Each spring the children of Hawaii string hundreds of flower lei and, on May Day (May 1), place them on the graves of soldiers at the National Memorial Cemetery of the Pacific (Punchbowl). This sign of respect and love also extends to great people of Hawaii’s past, such as Kamehameha the Great. During the Kamehameha Day holiday and celebration each year (around June 11) the statue of Kamehameha the Great in Honolulu’s Capitol District is draped with hundreds of feet of carefully strung lei as a sign of respect and honor for the Hawaiian warrior who, in 1810, united the Hawaiian Islands under one rule.
Wearing slippers (and knowing when not to
Hawaii residents are quite possibly the planet’s least concerned about what they wear on their feet.
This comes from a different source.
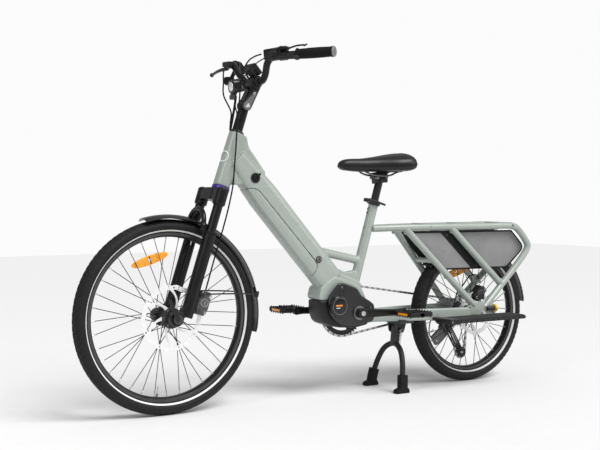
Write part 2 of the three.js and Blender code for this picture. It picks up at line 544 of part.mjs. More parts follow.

You’ll notice at the door of many Island hale (homes) a small collection (or large, depending on the size of the family) of “slippers” flip-flops, as they are called elsewhere. The most casual of footwear (next to bare feet), slippers are worn out to dinner, school, family functions and the fancy kine, at least even occasionally to church and the office.
Two things to keep in mind in the Islands: take off your slippers and other footwear when entering someone’s home, and always be prepared, with an extra pair, for slipper “blow-out.”
The Hawaiian blessing
When a place of business or a new home opens its doors, it is common to have the location blessed by a Hawaiian kahu (guardian or minister).
The blessing ceremony dates back to the early days of Hawaiian culture. Though it has come to incorporate Christian elements since the arrival of missionaries in Hawaii in 1820, the ceremony is based on the traditional Hawaiian belief in kapu (taboos) that can be placed on a physical space. Although some societal kapu were immutable, other kapu, such as curses or negative energy, still linger in modern-day places. During a blessing ceremony, a kahu clears any kapu that might have been placed on a space, so the new occupants may move forward with a “clean slate.”
The details of this ceremony can vary depending on the occasion whether it is a home, office, building or other enterprise being blessed. Kahu often personalize blessings with readings and chants they specifically select for the occasion. Three elements are fairly universal to a blessing, however: the asking for blessings from Akua (God), the sprinkling of salt water, and the untying of a maile lei (made from the leaves of a fragrant, native twining shrub) that has been gently draped and tied across a real or virtual threshold.
An extension of huikala (a ceremonial cleansing with the healing waters of the ocean), salt water is sprinkled by the kahu on both the space and the people involved in the venture, to cleanse them of impurities. The untying of the maile lei, made from a plant sacred to Hawaiians, opens the space being blessed. The threshold may then be crossed; the kapu are amama(done, finished).
One of many ways to experience a slice of Island culture, the lu’au (LOO-ow) is a Hawaiian tradition: a feast to celebrate accomplishments, honor important people and commemorate great events. In old Hawaii it was a time to pay homage to ancestral gods with song, dance and offerings of food, a grand celebration that sometimes lasted for days.
For many a lu’au is a chance to relax and enjoy family and friends with good food and music. This spirit prevails in nearly every aspect of life in Hawaii. One of the most dutifully observed local rituals is the “baby lu’au,” a grand celebration staged on a child’s first birthday. Lu’au are also held for graduations, class reunions, and other important events.
If you’re visiting the Islands and you decide to “do” a lu’au, rest assured that time will likely be some of the nicest — and most culturally enriching — you’ll spend in Hawaii.
As a symbol of longevity and good luck, a bride and her wedding party will fold 1,000 tiny golden origami cranes — withe the groom contributing the final crane for a total of 1,001. The cranes are then flattened, mounted, framed and presented at the wedding reception as a good-luck keepsake for the couple.
The art of origami is widely practiced in Hawaii; and though the crane tradition is of Japanese origin, brides of many ethnicities have adopted it.
Aloha on the road
If, in your daily driving routine you’re accustomed to blaring horns, rude drivers and merging forcefully into lines of traffic, you may find Hawaii a refreshing change (unless YOU’RE blaring your horn). Most Island drivers practice aloha (love, the spirit of giving) on the road. Rarely will you hear a horn or shout in traffic, and more often than not you’ll be waved into traffic or through a stop sign by a courteous fellow driver. If this happens, smile, wave or better yet flash ’em a shaka (stick your pinky finger out, and fold the rest of your fingers over…takes practice).